Told you the graph would be interesting. I’m trying to figure out a way to get an innings value on the X-axis, but that would take a bit more work. And considering I started doing these all of two days ago, I think we can deal without an innings tracker for the moment.

It’s pointless to recap the game at this point, since you can just scroll down and read my live reactions from yesterday. My blood pressure resembled the trend line in the Win Expectancy graph, just in reverse. Nevertheless, I do have a few wrap-up thoughts – as well as the Win Expectancy table – after the [MORE] button.

[MORE]
PlayerWE
Jeter.555
Giambi.335
Matsui.117
Posada.078
Rivera.076
Myers.022
Proctor.016
Williams-.015
A-Rod-.024
Damon-.060
Cano-.118
Sheffield-.151
Sturtze-.202
Wang-.214


Herein lies the problem with the straight addition of Win Expectancy scores. For his eighth inning heroics, Jeter was credited with raising the Yankees expectancy of winning by 64 percent, and netted 56 percent for the game. At this point, Jeter could stroll to the plate batless and wouldn’t be in the negative for quite a while. Even a horrid game – like Sheffield’s on Friday night – will only debit you 27 percent. So Jeter could ground into every double play and go 0-10 over the next two games against the Royals and still break even. Is his contribution in the one win, albeit significant, really worth two train wrecks, possibly costing your team both games?

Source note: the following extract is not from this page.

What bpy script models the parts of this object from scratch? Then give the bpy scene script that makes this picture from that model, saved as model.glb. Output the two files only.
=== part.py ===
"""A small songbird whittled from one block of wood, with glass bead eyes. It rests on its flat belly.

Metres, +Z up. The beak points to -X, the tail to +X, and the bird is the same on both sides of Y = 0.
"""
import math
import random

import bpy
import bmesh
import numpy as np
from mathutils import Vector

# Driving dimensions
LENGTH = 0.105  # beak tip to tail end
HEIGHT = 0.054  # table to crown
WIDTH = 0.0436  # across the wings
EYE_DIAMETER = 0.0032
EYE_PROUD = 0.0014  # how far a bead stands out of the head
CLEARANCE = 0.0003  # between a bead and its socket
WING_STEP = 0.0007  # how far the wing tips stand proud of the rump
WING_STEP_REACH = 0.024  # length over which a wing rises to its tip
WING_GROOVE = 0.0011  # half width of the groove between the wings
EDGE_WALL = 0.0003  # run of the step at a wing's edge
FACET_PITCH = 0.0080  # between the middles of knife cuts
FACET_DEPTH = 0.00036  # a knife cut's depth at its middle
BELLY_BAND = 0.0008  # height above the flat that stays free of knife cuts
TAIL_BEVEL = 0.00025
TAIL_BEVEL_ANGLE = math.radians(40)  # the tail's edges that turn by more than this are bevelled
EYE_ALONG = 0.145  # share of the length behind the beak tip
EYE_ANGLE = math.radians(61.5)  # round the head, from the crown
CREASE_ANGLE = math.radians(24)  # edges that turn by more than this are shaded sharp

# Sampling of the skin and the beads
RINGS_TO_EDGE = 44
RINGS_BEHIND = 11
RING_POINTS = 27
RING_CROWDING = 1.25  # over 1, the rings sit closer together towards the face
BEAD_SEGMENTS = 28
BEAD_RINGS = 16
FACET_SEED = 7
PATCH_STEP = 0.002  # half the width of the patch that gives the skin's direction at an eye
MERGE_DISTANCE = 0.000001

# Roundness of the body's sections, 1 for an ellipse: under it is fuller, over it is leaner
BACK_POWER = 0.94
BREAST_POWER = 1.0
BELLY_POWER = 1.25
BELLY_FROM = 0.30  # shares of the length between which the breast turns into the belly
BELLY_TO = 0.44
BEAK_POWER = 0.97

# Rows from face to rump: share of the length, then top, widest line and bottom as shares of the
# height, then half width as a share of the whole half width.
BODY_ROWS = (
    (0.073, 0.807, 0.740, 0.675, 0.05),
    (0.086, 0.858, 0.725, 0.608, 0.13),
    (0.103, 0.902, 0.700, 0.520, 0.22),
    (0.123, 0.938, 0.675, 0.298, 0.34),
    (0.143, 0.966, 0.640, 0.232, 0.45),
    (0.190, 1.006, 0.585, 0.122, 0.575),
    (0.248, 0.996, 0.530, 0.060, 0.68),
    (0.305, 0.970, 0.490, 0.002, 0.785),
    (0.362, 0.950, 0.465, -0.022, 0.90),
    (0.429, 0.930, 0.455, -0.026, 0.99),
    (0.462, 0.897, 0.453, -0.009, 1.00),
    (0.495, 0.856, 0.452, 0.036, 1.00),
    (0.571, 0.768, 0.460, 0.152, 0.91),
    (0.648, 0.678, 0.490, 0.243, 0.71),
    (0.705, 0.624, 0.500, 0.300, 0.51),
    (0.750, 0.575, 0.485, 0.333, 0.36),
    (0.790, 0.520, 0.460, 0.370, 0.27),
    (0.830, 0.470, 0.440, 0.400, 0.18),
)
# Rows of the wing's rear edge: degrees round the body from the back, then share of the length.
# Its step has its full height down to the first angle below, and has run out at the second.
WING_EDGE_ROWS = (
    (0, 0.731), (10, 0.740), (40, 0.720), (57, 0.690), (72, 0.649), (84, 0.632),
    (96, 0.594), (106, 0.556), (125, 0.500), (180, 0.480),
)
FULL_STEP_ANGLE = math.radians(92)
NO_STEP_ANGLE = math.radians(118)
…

I’m recording WE stats in game-log style, so maybe over the course of the season I can come up with a more practical application. This is a truly remarkable statistic, helping understand who contributed what to a win. And it’s perfect for a guy like me, who isn’t very keen on predictive statistics; Win Expectancy tells you what did happen, not what should happen. Just like the Yankees should have beaten the snot out of the Royals yesterday. They did not.

Okay, bullet point time.


  • Bernie “Double Play Machine” Williams not only avoided a rally killing DP in the eighth, he showed great recognition on the off-speed pitch around the letters and placed it in shallow left to plate a run. Of course, I’m not 100 percent certain that it was an off-speed pitch, but I really don’t think Bernie would have been able to pull the ball had it been traveling circa 90 m.p.h.

  • Sturtze sucks. I was peeved when Cashman picked up his option, and I’m peeved that he can’t even retire a hitter on the worst team in baseball without yielding a home run. $1.5 million or no $1.5 million, he’d be the guy I’d oust once Small is ready to return.

  • Looks like Wang is still struggling with his mechanics. The easy explanation for his early inning success/late inning trouble conundrum is that hitters are getting used to him the second time around. Personally, I think he has ADD and should be prescribed to Adderall – a la Derek Lowe – right away. I’m only half-joking with this. It looks more like Wang is missing his spots and not getting the proper break on his sinker in later innings – more a sign of dwindled concentration on Wang’s part than familiarity on the batters’ parts.

  • Words uttered to my buddy Jon: “You know who sucks? Gary Sheffield.” Yes, I’m obviously jumping the gun here, and no, Gary Sheffield has not lost the ability to hit the ball. It’s just that he’s pissed his 2007 remains unexercised. Of course, playing like this won’t give Cashman reason to execute said option, meaning Sheffield will continue to mope his way to the plate. At least he’ll never have to worry about losing his spot in the batting order. Friggin’ Torre.

  • Mike Myers is a Godsend. We need to use DNA technology to clone him, half righties and half lefties. It would be the ultimate set-up bullpen.

  • Note to A-Rod: if you continue your failure to hit with men on base, people are going to begin pointing it out. You already have enough enemies; start knocking guys in so we don’t have to concede to their arguments.